I had a friend who got drunk on vodka every day at school, and when I visited her from college she was doing cocaine on her parents' living room table (her parents were old-school hard-core "respect" demanding folks from Italy and Sicily), and I just sat and talked with her. Wasn't interested in changing other people, but wasn't usually changed by others, either.
My brother was also a good kid. Perfect attendance through school, straight As until a friend sat on his woodshop final and caused him to get a B. he wasn't in the gifted program like I was (test had changed since I took it; relied on knowledge of cartoon characters which we didn't know b/c we only watched PBS) but he did all the AP classes he could find at his huge high school in Miami after they moved after I went to college. His friends' parents used to invite him over to be a good influence on their kids. Went to Duke, degree in EE, ROTC air force, commissioned into the AF, graduated, and married inside of a month...still married 13 years later...
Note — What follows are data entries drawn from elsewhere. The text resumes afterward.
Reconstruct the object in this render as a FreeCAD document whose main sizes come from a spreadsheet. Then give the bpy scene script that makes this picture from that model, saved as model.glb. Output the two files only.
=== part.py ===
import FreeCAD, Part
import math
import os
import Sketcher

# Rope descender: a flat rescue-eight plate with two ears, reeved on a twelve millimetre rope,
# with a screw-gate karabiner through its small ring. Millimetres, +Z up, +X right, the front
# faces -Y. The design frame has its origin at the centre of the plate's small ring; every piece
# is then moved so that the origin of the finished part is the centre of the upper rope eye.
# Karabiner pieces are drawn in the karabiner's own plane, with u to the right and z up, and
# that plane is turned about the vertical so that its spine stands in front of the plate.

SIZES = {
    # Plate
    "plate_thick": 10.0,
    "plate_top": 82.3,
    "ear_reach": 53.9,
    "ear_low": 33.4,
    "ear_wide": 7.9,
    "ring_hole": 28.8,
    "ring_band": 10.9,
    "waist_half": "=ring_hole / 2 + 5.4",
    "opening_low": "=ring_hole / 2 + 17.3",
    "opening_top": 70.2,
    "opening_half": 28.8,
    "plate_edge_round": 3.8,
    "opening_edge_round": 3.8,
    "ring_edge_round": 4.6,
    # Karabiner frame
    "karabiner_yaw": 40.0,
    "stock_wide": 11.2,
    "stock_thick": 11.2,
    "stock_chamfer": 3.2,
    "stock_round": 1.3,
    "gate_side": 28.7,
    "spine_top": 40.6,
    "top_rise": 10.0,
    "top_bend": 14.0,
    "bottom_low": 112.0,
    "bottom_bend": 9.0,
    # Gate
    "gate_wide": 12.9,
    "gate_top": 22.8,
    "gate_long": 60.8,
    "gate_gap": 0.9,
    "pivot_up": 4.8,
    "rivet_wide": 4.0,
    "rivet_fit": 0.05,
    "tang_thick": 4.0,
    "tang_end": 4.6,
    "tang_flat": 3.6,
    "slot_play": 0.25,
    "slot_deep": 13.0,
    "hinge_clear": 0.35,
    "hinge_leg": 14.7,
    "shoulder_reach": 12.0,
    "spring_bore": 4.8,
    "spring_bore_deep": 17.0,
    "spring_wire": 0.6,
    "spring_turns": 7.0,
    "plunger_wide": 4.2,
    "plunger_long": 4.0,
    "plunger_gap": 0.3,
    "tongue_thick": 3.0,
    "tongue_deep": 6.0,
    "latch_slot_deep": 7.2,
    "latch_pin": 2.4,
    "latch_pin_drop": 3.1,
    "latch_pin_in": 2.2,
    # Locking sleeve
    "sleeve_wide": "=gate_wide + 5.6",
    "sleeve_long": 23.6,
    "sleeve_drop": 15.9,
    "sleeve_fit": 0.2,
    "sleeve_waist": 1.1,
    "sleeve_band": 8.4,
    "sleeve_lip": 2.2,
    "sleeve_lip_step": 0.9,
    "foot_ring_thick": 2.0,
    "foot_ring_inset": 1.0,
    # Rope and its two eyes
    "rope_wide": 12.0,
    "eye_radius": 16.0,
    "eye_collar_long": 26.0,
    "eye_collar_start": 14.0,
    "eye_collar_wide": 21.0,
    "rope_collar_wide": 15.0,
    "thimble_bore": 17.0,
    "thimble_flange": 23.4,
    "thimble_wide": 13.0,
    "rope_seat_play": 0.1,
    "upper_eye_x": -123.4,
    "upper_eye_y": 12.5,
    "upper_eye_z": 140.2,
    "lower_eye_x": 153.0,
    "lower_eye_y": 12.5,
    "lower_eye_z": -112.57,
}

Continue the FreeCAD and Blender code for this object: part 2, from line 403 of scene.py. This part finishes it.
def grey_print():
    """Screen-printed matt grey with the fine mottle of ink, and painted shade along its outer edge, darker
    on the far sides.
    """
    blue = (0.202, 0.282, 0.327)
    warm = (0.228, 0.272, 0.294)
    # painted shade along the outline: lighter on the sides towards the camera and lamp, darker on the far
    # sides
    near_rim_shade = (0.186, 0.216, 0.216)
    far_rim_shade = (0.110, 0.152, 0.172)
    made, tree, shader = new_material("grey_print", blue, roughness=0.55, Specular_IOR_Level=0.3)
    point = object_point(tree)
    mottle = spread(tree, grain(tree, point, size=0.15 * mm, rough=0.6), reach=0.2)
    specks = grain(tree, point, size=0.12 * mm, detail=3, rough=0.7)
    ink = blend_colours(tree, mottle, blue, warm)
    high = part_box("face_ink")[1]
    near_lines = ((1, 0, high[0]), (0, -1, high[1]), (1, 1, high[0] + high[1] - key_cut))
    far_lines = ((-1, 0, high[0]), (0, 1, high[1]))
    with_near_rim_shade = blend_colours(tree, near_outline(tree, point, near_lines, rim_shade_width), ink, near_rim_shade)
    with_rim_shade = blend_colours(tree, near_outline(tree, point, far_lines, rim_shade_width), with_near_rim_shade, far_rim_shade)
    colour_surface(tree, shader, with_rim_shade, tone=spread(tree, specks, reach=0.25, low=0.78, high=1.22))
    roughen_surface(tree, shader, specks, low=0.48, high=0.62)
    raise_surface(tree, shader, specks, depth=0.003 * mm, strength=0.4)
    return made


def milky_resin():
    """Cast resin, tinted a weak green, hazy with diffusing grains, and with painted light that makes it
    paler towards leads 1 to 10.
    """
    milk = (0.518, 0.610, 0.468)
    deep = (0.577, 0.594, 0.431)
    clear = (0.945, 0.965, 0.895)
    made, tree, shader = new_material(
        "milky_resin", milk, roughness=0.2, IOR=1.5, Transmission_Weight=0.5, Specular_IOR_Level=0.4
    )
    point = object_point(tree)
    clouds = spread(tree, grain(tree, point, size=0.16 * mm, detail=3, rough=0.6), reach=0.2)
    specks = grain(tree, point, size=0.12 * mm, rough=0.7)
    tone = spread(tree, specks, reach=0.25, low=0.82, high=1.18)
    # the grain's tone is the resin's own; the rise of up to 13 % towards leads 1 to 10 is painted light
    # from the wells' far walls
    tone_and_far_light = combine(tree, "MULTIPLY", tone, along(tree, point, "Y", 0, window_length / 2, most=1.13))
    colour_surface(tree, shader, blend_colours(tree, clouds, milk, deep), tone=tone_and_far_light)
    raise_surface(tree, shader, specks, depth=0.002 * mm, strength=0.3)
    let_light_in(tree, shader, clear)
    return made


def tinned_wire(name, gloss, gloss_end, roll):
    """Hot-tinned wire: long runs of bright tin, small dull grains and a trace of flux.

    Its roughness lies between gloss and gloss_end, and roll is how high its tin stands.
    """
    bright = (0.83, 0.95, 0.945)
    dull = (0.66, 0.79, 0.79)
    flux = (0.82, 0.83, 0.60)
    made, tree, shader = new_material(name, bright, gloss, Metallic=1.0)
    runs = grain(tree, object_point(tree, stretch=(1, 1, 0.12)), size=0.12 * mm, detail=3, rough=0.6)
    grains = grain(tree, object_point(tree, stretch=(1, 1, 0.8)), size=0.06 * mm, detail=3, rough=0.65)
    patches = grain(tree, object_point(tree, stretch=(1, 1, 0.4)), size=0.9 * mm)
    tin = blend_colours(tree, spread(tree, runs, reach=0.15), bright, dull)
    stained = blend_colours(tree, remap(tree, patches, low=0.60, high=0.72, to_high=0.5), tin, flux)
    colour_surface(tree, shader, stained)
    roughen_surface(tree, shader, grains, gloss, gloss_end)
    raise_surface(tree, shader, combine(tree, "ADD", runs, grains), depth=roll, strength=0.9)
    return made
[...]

I do remember some enormous fights with my mom...we were the same size once I was in HS (shrimpy) and had tempers, so they sometimes went into slap-fests that we were always embarrassed about afterwards. She took me and my friends to see Duran Duran and laughed that we got a contact high in the nosebleed seats at Oakland Coliseum. She took me to see Billy Idol and we were so embarrassed at the language he used on stage. I went backstage at the last Jefferson Starship concert (before they became Starship then later Jefferson Airplane again) b/c of her connections in her past (she and Paul Kantner exchanged xmas cards until she was no longer around to do so...as a child I played in his daughter's enormous room and re-met her backstage, and it was neat to see her later as an MTV VJ even though I knew she would have had no idea who I was).
When I was in college once, in WA while she was in Miami, I was describing an attempt at a date with a guy I was friends with, and I said "blah blah blah, it was all going well and then whatever happened and it got all ****ed up." I was so incredibly ashamed that I hung up, then called back 10 minutes later after catching my breath to apologize, and she thanked me.
She was a great mom and a wonderful friend, and I miss her terribly.
Meanwhile, I now show respect to my dad for the (few) things he has done for me (paid for my wedding, which my brother and I felt was only right since it was about half of what he owed us in back child support), and I tell him how it is with other things. He had a screaming fight with my stepmom in front of my 3 year old, then came slamming back in using f-bombs telling us how they are getting divorced, and using some choice words describing his wife of almost 30 years), and I had NO fear telling DH to take DS away, and to tell my dad that he could NOT use such language in front of my boy. Then I talked to him as an adult to another adult, about his relationship, and tried to help him. I won't ever stay at his house again b/c it's so volatile, but I'll visit him, and show him respect when he deserves it, and talk to him as an adult should when he doesn't deserve respect.
Long response, but with my family situation it was long and involved!
Oh, and in my house, DS calls me by my first name.
He knows I'm his mama, and knows that his papa is also Robert. I think it's a good thing for little ones to know their parents' names, for safety sake. Before he figured out that I was molly, he called me "milk", because that's the word only I responded to. At grocery stores, he'd point to Robert and say "papa", and point to me and say "that my milk".
I try to keep the rules simple and safety-based, rather than arbitrary. Sometimes he'll point out that I've made a silly rule, and we're not adverse to changing a rule, with discussion about why we've changed it, if it turns out to be a silly or stupid rule. We don't now, or plan to, demand respect just b/c we're his parents; we hope to be respected b/c of who we are and what sort of parents and people we are in his life.